+++ Data segment
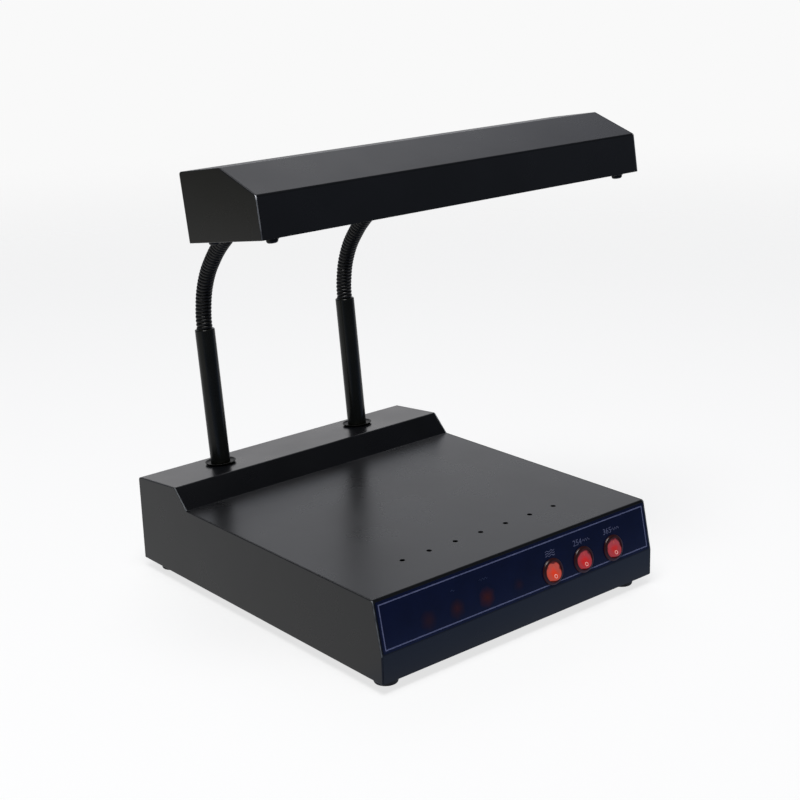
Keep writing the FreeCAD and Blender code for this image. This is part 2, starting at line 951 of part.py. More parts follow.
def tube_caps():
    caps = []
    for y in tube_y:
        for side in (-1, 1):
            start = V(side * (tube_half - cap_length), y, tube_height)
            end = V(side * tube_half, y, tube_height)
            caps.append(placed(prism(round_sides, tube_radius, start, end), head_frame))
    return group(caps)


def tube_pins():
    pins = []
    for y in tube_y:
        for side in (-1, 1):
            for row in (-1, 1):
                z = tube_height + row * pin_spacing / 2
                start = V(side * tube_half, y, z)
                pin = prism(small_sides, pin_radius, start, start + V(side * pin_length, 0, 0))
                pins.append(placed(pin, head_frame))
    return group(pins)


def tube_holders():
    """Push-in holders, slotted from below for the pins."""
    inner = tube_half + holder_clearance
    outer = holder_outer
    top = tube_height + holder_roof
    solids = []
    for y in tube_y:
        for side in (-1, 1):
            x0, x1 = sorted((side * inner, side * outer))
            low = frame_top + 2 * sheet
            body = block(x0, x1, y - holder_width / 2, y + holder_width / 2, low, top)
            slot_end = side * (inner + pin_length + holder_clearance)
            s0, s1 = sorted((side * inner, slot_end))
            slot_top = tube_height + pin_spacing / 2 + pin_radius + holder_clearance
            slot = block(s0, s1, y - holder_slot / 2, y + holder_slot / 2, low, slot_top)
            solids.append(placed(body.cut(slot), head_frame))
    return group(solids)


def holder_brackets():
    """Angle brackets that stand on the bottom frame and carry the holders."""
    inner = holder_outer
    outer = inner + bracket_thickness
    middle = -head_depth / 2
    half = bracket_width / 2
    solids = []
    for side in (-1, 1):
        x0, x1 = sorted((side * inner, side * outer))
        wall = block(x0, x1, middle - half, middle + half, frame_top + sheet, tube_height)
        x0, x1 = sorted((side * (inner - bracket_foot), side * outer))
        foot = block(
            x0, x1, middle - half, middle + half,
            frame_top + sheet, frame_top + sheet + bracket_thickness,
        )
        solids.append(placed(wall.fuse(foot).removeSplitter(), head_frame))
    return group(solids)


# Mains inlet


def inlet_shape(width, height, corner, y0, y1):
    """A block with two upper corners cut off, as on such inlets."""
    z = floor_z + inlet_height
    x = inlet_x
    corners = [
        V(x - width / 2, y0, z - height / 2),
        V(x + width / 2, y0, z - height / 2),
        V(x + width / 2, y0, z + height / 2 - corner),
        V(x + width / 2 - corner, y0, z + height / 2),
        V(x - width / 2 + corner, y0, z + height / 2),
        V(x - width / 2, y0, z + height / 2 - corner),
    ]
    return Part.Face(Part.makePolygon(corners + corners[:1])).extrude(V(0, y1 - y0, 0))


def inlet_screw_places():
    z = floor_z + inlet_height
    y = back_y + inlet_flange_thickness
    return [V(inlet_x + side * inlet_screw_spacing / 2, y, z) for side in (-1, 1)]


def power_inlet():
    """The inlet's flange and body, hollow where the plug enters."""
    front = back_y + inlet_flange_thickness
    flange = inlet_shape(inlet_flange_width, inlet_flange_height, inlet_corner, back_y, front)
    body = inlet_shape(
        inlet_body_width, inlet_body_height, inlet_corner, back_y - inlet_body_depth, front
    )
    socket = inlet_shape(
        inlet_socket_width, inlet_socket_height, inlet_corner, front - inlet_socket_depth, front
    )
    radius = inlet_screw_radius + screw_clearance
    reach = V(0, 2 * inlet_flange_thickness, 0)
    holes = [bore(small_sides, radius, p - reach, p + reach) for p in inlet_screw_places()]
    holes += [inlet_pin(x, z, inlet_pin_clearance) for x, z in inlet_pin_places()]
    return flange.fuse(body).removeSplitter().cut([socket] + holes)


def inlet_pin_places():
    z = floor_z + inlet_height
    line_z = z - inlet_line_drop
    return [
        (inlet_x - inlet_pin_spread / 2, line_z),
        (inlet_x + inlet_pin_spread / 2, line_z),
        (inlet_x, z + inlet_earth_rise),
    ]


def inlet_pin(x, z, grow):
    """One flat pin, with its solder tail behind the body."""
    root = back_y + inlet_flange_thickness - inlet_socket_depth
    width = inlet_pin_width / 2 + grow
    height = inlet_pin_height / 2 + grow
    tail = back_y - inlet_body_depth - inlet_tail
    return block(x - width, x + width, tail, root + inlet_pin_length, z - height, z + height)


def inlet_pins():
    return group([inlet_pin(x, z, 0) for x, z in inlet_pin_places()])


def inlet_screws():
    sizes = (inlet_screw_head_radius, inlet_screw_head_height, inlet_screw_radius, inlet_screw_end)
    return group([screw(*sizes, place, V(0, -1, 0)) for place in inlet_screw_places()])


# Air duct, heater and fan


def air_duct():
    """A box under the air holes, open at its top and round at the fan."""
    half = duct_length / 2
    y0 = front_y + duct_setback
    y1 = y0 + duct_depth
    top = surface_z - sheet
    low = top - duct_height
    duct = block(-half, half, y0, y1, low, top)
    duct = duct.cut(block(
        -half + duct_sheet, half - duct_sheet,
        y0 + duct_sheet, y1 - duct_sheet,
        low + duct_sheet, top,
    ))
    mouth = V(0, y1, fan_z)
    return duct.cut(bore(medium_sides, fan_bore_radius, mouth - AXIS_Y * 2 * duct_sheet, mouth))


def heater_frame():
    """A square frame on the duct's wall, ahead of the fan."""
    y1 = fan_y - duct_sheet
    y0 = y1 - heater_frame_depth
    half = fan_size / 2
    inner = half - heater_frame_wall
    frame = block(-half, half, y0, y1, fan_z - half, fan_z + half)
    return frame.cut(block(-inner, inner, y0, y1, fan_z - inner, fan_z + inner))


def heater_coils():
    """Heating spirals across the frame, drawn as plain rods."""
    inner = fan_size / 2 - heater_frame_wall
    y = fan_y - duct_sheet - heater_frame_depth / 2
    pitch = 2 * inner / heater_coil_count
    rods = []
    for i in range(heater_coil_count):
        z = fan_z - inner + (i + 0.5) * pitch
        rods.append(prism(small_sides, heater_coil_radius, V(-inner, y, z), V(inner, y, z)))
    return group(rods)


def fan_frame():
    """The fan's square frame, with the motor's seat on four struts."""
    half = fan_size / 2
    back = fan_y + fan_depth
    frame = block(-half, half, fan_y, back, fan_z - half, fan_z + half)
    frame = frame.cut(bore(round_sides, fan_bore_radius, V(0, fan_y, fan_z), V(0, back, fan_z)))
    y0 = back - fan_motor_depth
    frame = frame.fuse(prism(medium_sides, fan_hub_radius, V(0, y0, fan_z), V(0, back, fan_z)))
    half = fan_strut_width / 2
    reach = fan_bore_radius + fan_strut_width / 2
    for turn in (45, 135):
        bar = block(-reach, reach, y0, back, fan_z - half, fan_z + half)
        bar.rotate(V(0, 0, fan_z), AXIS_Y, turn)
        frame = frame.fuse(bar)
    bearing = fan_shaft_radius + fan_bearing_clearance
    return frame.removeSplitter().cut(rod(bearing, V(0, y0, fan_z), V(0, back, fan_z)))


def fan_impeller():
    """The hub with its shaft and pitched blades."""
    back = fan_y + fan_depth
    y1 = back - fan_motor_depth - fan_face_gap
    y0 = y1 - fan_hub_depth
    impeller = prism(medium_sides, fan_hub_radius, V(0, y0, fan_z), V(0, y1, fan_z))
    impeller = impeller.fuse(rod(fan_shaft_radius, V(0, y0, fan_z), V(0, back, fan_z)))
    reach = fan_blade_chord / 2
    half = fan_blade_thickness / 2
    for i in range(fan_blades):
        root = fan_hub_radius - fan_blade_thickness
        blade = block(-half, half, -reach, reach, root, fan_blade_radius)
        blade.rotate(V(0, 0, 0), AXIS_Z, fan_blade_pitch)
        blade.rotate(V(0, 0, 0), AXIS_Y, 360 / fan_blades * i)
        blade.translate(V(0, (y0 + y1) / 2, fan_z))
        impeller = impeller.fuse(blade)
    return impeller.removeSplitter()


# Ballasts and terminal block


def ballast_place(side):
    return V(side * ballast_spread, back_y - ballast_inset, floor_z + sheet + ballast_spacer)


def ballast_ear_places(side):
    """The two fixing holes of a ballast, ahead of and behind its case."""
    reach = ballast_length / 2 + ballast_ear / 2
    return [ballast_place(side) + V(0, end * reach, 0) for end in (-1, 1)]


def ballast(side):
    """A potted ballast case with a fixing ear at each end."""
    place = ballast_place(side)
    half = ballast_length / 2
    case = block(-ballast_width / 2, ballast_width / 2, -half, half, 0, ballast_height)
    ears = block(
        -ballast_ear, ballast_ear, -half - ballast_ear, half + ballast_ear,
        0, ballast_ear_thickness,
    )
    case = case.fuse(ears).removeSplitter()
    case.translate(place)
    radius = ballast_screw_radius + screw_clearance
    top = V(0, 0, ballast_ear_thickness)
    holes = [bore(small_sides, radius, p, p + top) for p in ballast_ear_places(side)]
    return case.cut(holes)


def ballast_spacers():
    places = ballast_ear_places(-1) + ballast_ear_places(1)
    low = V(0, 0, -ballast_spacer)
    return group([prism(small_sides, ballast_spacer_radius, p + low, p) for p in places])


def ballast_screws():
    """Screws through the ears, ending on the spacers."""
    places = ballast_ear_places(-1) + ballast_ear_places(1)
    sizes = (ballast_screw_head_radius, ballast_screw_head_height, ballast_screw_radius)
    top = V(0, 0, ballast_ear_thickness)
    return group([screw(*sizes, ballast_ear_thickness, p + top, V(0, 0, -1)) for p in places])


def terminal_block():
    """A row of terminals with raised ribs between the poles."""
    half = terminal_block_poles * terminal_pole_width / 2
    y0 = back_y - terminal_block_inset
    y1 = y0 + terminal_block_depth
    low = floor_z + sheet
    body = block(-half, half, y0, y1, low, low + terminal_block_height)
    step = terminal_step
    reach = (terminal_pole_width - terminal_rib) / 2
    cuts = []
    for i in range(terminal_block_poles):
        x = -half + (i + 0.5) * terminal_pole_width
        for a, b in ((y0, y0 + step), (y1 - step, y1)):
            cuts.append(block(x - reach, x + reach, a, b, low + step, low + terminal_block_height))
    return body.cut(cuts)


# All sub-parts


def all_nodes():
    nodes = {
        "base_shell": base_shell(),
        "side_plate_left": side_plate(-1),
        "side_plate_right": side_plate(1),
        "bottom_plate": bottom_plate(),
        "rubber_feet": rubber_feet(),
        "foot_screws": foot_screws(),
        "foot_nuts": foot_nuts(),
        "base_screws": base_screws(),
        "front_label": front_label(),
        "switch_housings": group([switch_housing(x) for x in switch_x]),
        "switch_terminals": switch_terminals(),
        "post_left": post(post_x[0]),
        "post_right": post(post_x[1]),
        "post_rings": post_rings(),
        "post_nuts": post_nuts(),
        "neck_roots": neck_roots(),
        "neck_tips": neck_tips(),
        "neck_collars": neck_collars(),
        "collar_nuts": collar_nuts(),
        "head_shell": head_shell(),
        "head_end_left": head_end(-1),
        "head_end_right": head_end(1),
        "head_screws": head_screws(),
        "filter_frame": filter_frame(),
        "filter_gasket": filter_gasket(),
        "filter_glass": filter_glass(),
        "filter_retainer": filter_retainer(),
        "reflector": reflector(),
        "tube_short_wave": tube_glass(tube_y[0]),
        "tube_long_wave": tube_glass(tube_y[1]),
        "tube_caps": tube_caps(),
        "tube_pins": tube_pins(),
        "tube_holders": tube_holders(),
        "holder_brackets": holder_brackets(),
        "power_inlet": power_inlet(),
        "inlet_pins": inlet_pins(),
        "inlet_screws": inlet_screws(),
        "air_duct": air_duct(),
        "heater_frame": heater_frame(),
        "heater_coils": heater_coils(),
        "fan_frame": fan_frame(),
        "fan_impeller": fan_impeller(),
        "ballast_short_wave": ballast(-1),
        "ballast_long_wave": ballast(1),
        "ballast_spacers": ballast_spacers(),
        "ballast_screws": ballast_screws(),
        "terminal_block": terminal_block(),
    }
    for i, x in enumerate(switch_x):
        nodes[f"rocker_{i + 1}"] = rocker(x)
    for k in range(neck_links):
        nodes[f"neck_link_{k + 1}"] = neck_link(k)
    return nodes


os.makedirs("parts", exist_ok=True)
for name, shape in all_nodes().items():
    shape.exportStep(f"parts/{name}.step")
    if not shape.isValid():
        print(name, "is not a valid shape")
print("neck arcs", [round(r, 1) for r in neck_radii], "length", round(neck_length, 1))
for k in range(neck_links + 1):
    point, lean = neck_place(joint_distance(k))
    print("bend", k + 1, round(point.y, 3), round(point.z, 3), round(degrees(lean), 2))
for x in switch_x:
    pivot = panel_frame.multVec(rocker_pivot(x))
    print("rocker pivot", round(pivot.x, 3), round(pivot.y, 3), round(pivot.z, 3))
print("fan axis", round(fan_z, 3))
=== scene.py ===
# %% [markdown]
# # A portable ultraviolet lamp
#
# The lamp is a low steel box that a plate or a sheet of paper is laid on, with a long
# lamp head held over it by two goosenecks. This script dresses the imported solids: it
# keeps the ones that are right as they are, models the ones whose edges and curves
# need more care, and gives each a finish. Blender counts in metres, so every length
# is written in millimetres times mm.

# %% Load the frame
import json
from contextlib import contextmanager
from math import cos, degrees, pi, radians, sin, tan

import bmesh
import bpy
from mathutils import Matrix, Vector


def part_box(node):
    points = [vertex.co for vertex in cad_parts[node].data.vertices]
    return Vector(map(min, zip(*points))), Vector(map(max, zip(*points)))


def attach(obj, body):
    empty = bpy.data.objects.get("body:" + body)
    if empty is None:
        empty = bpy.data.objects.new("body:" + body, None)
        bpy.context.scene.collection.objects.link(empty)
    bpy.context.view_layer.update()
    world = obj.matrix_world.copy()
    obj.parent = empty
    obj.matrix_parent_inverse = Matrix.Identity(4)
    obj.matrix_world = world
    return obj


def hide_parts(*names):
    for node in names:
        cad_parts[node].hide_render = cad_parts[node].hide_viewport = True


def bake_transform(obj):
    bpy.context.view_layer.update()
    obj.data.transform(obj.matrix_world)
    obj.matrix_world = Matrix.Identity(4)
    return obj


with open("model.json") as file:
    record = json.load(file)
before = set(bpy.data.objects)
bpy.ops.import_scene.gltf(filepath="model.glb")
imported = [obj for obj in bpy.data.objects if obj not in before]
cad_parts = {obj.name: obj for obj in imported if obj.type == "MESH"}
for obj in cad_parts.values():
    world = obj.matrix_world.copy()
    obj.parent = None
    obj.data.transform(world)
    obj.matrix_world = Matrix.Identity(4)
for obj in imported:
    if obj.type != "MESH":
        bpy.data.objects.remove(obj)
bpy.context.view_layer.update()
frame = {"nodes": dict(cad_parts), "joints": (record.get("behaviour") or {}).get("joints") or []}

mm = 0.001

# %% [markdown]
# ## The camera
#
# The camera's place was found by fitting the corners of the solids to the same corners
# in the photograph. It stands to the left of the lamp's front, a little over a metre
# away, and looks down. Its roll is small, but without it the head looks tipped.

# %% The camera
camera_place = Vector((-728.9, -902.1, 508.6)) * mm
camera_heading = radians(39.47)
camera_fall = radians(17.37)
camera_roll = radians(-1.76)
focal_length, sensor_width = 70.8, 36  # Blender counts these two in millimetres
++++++
- What to work on -
Nothing beyond the required lines should be retyped: start with the line that contains "for name, shape" and finish with the line that contains "if empty is".

- Correct output -
for name, shape in all_nodes().items():
    shape.exportStep(f"parts/{name}.step")
    if not shape.isValid():
        print(name, "is not a valid shape")
print("neck arcs", [round(r, 1) for r in neck_radii], "length", round(neck_length, 1))
for k in range(neck_links + 1):
    point, lean = neck_place(joint_distance(k))
    print("bend", k + 1, round(point.y, 3), round(point.z, 3), round(degrees(lean), 2))
for x in switch_x:
    pivot = panel_frame.multVec(rocker_pivot(x))
    print("rocker pivot", round(pivot.x, 3), round(pivot.y, 3), round(pivot.z, 3))
print("fan axis", round(fan_z, 3))
=== scene.py ===
# %% [markdown]
# # A portable ultraviolet lamp
#
# The lamp is a low steel box that a plate or a sheet of paper is laid on, with a long
# lamp head held over it by two goosenecks. This script dresses the imported solids: it
# keeps the ones that are right as they are, models the ones whose edges and curves
# need more care, and gives each a finish. Blender counts in metres, so every length
# is written in millimetres times mm.

# %% Load the frame
import json
from contextlib import contextmanager
from math import cos, degrees, pi, radians, sin, tan

import bmesh
import bpy
from mathutils import Matrix, Vector


def part_box(node):
    points = [vertex.co for vertex in cad_parts[node].data.vertices]
    return Vector(map(min, zip(*points))), Vector(map(max, zip(*points)))


def attach(obj, body):
    empty = bpy.data.objects.get("body:" + body)
    if empty is None:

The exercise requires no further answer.